**STATED TASK:** Gather each line of the records where "hinge" appears.

**RECORDS TO USE:**
--------------------
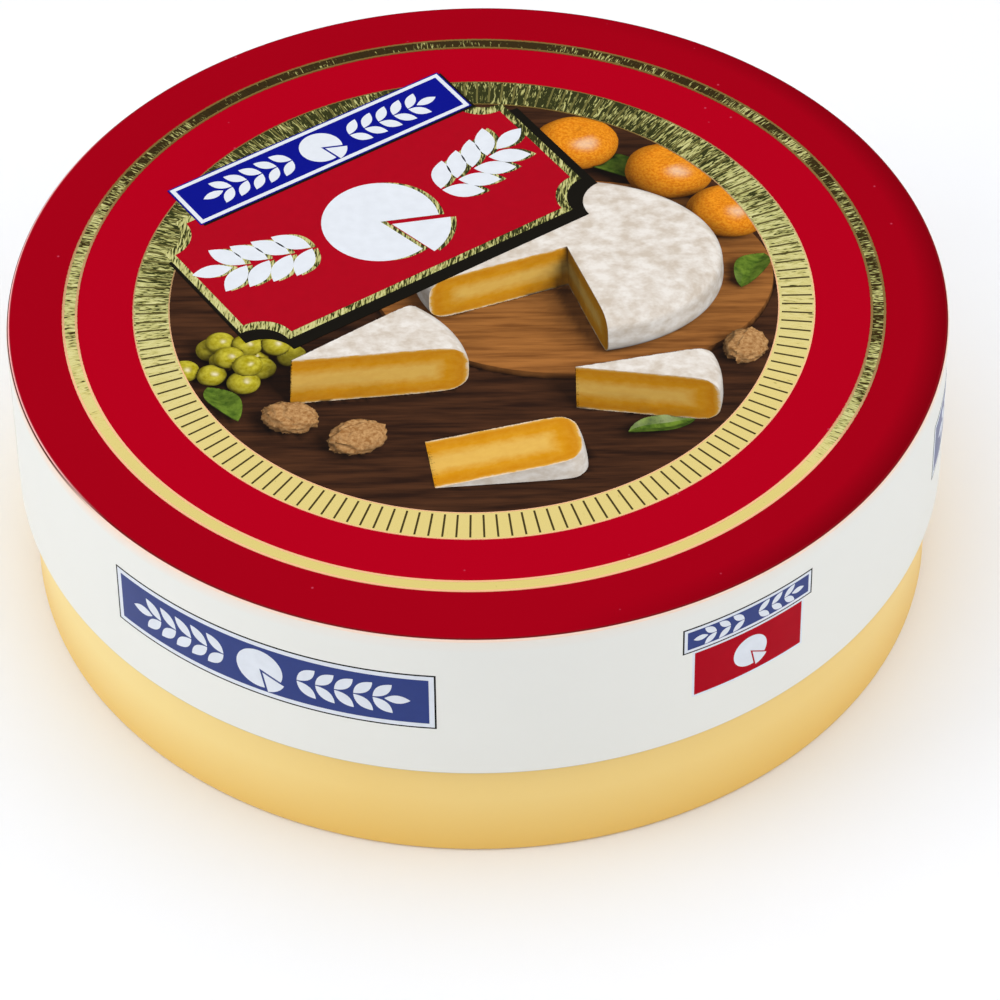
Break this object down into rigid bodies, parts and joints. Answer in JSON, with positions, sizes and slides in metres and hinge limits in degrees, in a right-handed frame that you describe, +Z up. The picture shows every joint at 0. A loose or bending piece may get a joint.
--------------------
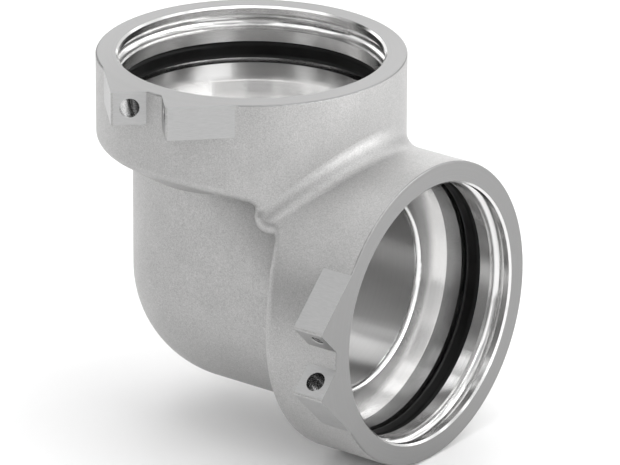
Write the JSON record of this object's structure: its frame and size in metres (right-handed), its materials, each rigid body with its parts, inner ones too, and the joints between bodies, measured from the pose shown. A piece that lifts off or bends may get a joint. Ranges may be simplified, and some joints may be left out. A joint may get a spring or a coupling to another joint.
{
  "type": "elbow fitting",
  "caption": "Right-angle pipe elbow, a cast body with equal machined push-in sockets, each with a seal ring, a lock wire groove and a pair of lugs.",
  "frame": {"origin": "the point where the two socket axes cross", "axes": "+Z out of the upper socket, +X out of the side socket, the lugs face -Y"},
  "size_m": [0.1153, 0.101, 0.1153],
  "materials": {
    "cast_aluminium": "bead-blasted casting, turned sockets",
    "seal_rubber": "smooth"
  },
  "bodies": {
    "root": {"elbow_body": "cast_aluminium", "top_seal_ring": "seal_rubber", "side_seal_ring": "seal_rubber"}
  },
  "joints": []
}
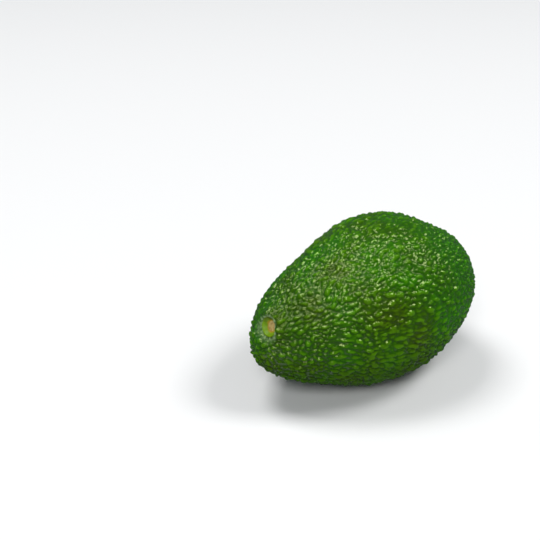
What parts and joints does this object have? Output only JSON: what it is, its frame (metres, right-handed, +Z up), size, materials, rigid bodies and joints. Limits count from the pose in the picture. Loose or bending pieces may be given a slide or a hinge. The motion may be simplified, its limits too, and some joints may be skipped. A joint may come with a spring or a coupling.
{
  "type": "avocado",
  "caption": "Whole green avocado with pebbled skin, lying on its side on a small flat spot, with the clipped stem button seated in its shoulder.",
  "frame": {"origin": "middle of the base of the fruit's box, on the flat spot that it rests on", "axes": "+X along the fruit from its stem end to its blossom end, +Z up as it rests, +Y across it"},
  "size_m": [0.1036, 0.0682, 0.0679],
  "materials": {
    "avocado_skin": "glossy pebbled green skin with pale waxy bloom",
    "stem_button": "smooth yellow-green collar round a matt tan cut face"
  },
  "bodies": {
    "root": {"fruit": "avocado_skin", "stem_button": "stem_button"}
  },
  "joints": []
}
--------------------
**EXERCISE ANSWER:**
Break this object down into rigid bodies, parts and joints. Answer in JSON, with positions, sizes and slides in metres and hinge limits in degrees, in a right-handed frame that you describe, +Z up. The picture shows every joint at 0. A loose or bending piece may get a joint.
What parts and joints does this object have? Output only JSON: what it is, its frame (metres, right-handed, +Z up), size, materials, rigid bodies and joints. Limits count from the pose in the picture. Loose or bending pieces may be given a slide or a hinge. The motion may be simplified, its limits too, and some joints may be skipped. A joint may come with a spring or a coupling.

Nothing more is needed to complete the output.